** Start **

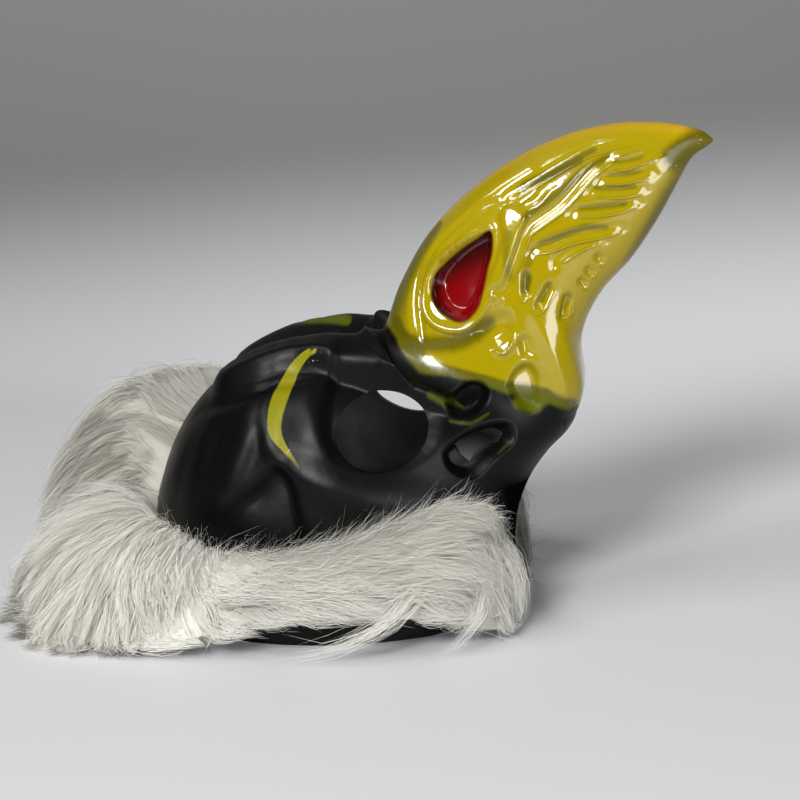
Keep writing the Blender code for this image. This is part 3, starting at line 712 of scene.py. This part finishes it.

** End **
** Start **

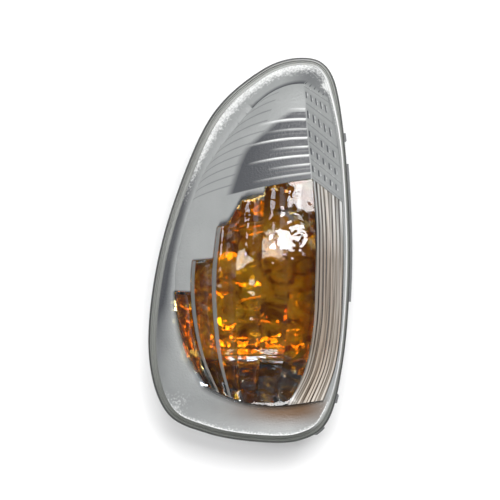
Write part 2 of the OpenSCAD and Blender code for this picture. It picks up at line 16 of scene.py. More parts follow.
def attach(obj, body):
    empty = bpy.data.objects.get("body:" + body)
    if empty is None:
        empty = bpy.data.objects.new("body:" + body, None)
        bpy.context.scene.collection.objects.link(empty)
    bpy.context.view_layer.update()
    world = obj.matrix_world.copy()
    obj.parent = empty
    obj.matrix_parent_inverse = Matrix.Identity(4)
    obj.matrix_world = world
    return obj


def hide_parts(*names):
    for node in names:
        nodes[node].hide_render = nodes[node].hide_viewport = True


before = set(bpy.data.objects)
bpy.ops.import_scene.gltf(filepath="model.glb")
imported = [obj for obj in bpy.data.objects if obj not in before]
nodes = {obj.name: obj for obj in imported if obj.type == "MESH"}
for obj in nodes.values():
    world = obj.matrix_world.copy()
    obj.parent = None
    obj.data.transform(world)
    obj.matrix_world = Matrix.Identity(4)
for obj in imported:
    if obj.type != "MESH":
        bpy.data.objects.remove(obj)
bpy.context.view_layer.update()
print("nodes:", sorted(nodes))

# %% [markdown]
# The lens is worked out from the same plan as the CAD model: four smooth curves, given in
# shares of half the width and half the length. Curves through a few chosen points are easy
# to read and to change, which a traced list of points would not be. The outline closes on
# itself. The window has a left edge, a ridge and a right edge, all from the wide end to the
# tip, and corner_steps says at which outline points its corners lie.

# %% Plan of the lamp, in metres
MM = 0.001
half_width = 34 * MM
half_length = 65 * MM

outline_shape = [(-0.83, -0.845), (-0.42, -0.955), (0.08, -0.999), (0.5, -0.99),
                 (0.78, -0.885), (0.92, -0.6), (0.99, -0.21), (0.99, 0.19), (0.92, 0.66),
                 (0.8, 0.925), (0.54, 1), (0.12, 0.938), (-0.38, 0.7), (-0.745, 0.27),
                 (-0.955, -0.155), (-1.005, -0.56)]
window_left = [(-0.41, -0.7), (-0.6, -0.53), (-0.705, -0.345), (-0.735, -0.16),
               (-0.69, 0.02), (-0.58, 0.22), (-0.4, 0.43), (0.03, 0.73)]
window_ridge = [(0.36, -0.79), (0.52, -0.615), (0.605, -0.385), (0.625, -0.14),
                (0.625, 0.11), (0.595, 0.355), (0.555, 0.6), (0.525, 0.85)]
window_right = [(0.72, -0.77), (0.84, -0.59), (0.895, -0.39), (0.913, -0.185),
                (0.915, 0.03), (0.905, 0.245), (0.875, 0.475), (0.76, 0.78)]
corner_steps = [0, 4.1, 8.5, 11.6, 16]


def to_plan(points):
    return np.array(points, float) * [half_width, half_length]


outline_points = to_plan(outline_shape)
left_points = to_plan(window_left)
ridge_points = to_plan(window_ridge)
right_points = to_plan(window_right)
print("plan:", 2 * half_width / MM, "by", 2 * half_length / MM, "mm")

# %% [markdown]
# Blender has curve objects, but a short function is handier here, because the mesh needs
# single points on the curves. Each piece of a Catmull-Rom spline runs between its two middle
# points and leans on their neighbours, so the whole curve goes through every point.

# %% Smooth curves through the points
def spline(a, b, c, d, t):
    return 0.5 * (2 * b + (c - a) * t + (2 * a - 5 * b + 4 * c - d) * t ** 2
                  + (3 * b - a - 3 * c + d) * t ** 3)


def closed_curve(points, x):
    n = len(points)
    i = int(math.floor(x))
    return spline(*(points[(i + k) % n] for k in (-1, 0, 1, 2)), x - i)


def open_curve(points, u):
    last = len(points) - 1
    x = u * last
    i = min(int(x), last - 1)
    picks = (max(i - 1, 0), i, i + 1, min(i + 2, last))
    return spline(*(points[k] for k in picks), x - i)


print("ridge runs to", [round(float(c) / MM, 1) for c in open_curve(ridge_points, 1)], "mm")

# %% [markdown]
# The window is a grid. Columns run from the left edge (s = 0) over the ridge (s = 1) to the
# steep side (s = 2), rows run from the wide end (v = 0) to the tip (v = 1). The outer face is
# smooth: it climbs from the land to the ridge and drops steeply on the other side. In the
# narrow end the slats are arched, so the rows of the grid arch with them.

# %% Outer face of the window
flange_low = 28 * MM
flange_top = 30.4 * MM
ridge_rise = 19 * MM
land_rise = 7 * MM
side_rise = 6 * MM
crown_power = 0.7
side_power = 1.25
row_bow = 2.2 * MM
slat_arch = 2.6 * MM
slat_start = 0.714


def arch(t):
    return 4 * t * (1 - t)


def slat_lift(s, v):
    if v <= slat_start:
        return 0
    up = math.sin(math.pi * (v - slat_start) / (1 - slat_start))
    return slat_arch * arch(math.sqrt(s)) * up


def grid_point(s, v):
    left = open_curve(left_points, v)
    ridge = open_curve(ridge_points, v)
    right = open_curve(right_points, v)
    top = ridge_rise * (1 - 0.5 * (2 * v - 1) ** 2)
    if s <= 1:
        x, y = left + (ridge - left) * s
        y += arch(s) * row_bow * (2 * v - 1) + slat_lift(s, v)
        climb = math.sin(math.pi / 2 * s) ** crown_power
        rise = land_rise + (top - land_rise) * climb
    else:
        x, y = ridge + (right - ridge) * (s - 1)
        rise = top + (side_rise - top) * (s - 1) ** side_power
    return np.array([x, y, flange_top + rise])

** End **

Using the data above, transcribe the lines that run from the line with "Write part 2" to the line with "for node in", both ends kept, and output nothing else.

Right answer.
Write part 2 of the OpenSCAD and Blender code for this picture. It picks up at line 16 of scene.py. More parts follow.
def attach(obj, body):
    empty = bpy.data.objects.get("body:" + body)
    if empty is None:
        empty = bpy.data.objects.new("body:" + body, None)
        bpy.context.scene.collection.objects.link(empty)
    bpy.context.view_layer.update()
    world = obj.matrix_world.copy()
    obj.parent = empty
    obj.matrix_parent_inverse = Matrix.Identity(4)
    obj.matrix_world = world
    return obj


def hide_parts(*names):
    for node in names:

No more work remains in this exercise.